> _Data block_:

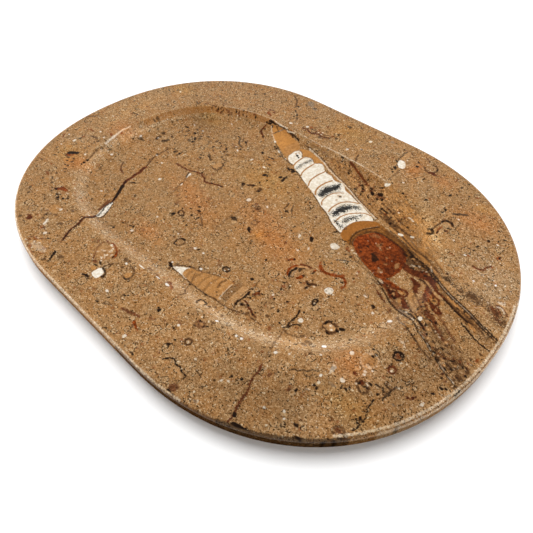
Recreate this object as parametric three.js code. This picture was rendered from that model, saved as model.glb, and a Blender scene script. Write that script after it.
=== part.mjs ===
// Plate cut and ground from one slab of orthoceras limestone: an oval slab with a shallow dish
// ground into its top, a rounded rim and an undercut that stands it on a smaller flat base.
// The stone is one piece, so the model is one solid. Its fossils are polished flush with the stone.
// Millimetres, +Z up. The origin is the middle of the base, and +X runs along the length.

import * as THREE from 'three';

const radians = THREE.MathUtils.degToRad;

// The slab: straight sides with a superelliptic end at each side (power 2 is an ellipse).
const SLAB = {
  length: 305,
  width: 227.6,
  endLength: 115.2,
  power: 2.16,
  centre: new THREE.Vector2(0, 0),
  turn: 0,
  taper: 0,
};
const THICKNESS = 15;

// The edge: an upright side with a rounded arris above it and an undercut below it.
const SIDE_HEIGHT = 6.8;
const TOP_ARRIS_RADIUS = 2;
const LOWER_ARRIS_RADIUS = 0.8;
const UNDERCUT = 12;

// The dish: a like oval, ground by hand a little off centre and narrower toward +X.
const DISH = {
  length: 233,
  width: 148.6,
  endLength: 83,
  power: 2.29,
  centre: new THREE.Vector2(-1, -2.7),
  turn: radians(0.7),
  taper: 0.055,
};
const DISH_DEPTH = 7.5;
const SHOULDER_RADIUS = 2;

// The wall's slope just under the shoulder. It eases toward one corner, where the cove is wider.
const STEEP_WALL = radians(49);
const GENTLE_WALL = radians(26);
const GENTLE_CORNER = radians(50);
const EASING_POWER = 4;

// Facets
const COLUMNS = 144;
const ARRIS_STEPS = 4;
const LOWER_ARRIS_STEPS = 2;
const SHOULDER_STEPS = 3;
const COVE_STEPS = 7;

// Shares of the way through an arc or a curve.
const shares = (count) => Array.from({ length: count + 1 }, (_, i) => i / count);

// Where a line that runs `inset` inside an oval stands, at one angle around the oval.
function pointInOval(oval, inset, z, angle) {
  const c = Math.cos(angle);
  const s = Math.sin(angle);
  const straight = oval.length / 2 - oval.endLength;
  const reach = (oval.endLength - inset) * Math.abs(c) ** (2 / oval.power);
  const x = Math.sign(c) * (straight + reach);
  const halfWidth = (oval.width / 2 - inset) * (1 - (oval.taper * x) / (oval.length / 2));
  const y = Math.sign(s) * halfWidth * Math.abs(s) ** (2 / oval.power);
  const flat = new THREE.Vector2(x, y).rotateAround(new THREE.Vector2(0, 0), oval.turn);
  return new THREE.Vector3(flat.x + oval.centre.x, flat.y + oval.centre.y, z);
}

// A ring gives the point of a closed line at each angle. The first and last are single points.
const slabRing = (inset, z) => (angle) => pointInOval(SLAB, inset, z, angle);
const singlePoint = (x, y, z) => () => new THREE.Vector3(x, y, z);

// From the base out to the lower arris, and round it to the side.
function undersideRings() {
  const sideFoot = THICKNESS - SIDE_HEIGHT;
  const arrisTurn = Math.PI / 2 - Math.atan2(sideFoot, UNDERCUT);
  const arcCentreZ = sideFoot + LOWER_ARRIS_RADIUS * Math.tan(arrisTurn / 2);
  const arris = shares(LOWER_ARRIS_STEPS).map((share) => {
    const angle = (1 - share) * arrisTurn;
    return slabRing(
      LOWER_ARRIS_RADIUS * (1 - Math.cos(angle)),
      arcCentreZ - LOWER_ARRIS_RADIUS * Math.sin(angle),
    );
  });
  return [slabRing(UNDERCUT, 0), ...arris];
}

// From the side round the top arris to the flat rim.
function topArrisRings() {
  return shares(ARRIS_STEPS).map((share) => {
    const angle = (share * Math.PI) / 2;
    return slabRing(
      TOP_ARRIS_RADIUS * (1 - Math.cos(angle)),
      THICKNESS - TOP_ARRIS_RADIUS * (1 - Math.sin(angle)),
    );
  });
}

function wallSlope(angle) {
  const easing = Math.max(0, Math.cos(angle - GENTLE_CORNER)) ** EASING_POWER;
  return STEEP_WALL + (GENTLE_WALL - STEEP_WALL) * easing;
}

// Part of the way round the shoulder, from the flat rim to the top of the cove.
const shoulderRing = (share) => (angle) => {
  const turned = share * wallSlope(angle);
  const inset = SHOULDER_RADIUS * Math.sin(turned);
  const drop = SHOULDER_RADIUS * (1 - Math.cos(turned));
  return pointInOval(DISH, inset, THICKNESS - drop, angle);
};

// Part of the way down the cove, a parabola that ends level at the floor.
const coveRing = (share) => (angle) => {
  const slope = wallSlope(angle);
  const shoulderDrop = SHOULDER_RADIUS * (1 - Math.cos(slope));
  const coveDrop = DISH_DEPTH - shoulderDrop;
  const coveWidth = (2 * coveDrop) / Math.tan(slope);
  const inset = SHOULDER_RADIUS * Math.sin(slope) + share * coveWidth;
  const z = THICKNESS - DISH_DEPTH + coveDrop * (1 - share) ** 2;
  return pointInOval(DISH, inset, z, angle);
};

// A lathe turns a plain section with as many points. Each column is then moved onto the rings.
// The columns stand half a step off the Y axis, so a straight side runs from column to column.
function skinOver(rings) {
  const lastRing = rings.length - 1;
  const section = rings.map((_, row) => new THREE.Vector2(row % lastRing === 0 ? 0 : 1, row));
  const geometry = new THREE.LatheGeometry(section, COLUMNS);
  const position = geometry.getAttribute('position');
  for (let column = 0; column <= COLUMNS; column += 1) {
    const angle = (2 * Math.PI * ((column % COLUMNS) + 0.5)) / COLUMNS;
    rings.forEach((pointAt, row) => {
      const point = pointAt(angle);
      position.setXYZ(column * rings.length + row, point.x, point.y, point.z);
    });
  }
  geometry.computeVertexNormals();
  return geometry;
}

const plateRings = [
  singlePoint(0, 0, 0),
  ...undersideRings(),
  ...topArrisRings(),
  ...shares(SHOULDER_STEPS).map(shoulderRing),
  ...shares(COVE_STEPS).slice(1).map(coveRing),
  singlePoint(DISH.centre.x, DISH.centre.y, THICKNESS - DISH_DEPTH),
];

const limestone = new THREE.MeshStandardMaterial({
  color: 0x9b7b52,
  roughness: 0.35,
  metalness: 0,
});

const plate = new THREE.Mesh(skinOver(plateRings), limestone);
plate.name = 'plate';

const part = new THREE.Group();
part.add(plate);

export default part;
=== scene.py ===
"""Orthoceras fossil plate: an oval slab of polished fossil limestone with a shallow dish."""

from collections.abc import Callable
from dataclasses import dataclass

import bpy
import numpy as np
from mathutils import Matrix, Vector
from mathutils.geometry import delaunay_2d_cdt
from mathutils.kdtree import KDTree


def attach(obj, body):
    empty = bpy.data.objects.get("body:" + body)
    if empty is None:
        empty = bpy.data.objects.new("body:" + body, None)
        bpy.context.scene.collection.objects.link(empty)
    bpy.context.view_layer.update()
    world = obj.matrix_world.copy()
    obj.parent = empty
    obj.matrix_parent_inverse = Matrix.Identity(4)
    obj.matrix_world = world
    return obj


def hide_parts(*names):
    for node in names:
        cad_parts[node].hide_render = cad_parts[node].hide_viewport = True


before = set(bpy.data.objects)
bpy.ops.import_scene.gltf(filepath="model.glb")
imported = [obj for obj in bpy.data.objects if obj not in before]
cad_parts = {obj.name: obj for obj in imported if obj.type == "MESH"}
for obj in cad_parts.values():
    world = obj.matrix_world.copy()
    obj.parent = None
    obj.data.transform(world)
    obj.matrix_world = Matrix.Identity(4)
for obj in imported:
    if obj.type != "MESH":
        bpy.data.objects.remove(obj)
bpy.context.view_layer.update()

MM = 0.001  # every size below is in millimetres


# ---------------------------------------------------------------- the slab, as the CAD has it

@dataclass(frozen=True)
class Oval:
    """Straight sides with a superelliptic end at each side."""

    length: float
    width: float
    end_length: float
    power: float
    centre: tuple = (0.0, 0.0)
    turn: float = 0.0
    taper: float = 0.0

    @property
    def straight(self):
        """Half the length of the straight sides."""
        return self.length / 2 - self.end_length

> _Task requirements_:
Only the lines from the one containing "const plate = new" to the end of the listing belong in the output, each reproduced exactly.

> _The reply_:
const plate = new THREE.Mesh(skinOver(plateRings), limestone);
plate.name = 'plate';

const part = new THREE.Group();
part.add(plate);

export default part;
=== scene.py ===
"""Orthoceras fossil plate: an oval slab of polished fossil limestone with a shallow dish."""

from collections.abc import Callable
from dataclasses import dataclass

import bpy
import numpy as np
from mathutils import Matrix, Vector
from mathutils.geometry import delaunay_2d_cdt
from mathutils.kdtree import KDTree


def attach(obj, body):
    empty = bpy.data.objects.get("body:" + body)
    if empty is None:
        empty = bpy.data.objects.new("body:" + body, None)
        bpy.context.scene.collection.objects.link(empty)
    bpy.context.view_layer.update()
    world = obj.matrix_world.copy()
    obj.parent = empty
    obj.matrix_parent_inverse = Matrix.Identity(4)
    obj.matrix_world = world
    return obj


def hide_parts(*names):
    for node in names:
        cad_parts[node].hide_render = cad_parts[node].hide_viewport = True


before = set(bpy.data.objects)
bpy.ops.import_scene.gltf(filepath="model.glb")
imported = [obj for obj in bpy.data.objects if obj not in before]
cad_parts = {obj.name: obj for obj in imported if obj.type == "MESH"}
for obj in cad_parts.values():
    world = obj.matrix_world.copy()
    obj.parent = None
    obj.data.transform(world)
    obj.matrix_world = Matrix.Identity(4)
for obj in imported:
    if obj.type != "MESH":
        bpy.data.objects.remove(obj)
bpy.context.view_layer.update()

MM = 0.001  # every size below is in millimetres


# ---------------------------------------------------------------- the slab, as the CAD has it

@dataclass(frozen=True)
class Oval:
    """Straight sides with a superelliptic end at each side."""

    length: float
    width: float
    end_length: float
    power: float
    centre: tuple = (0.0, 0.0)
    turn: float = 0.0
    taper: float = 0.0

    @property
    def straight(self):
        """Half the length of the straight sides."""
        return self.length / 2 - self.end_length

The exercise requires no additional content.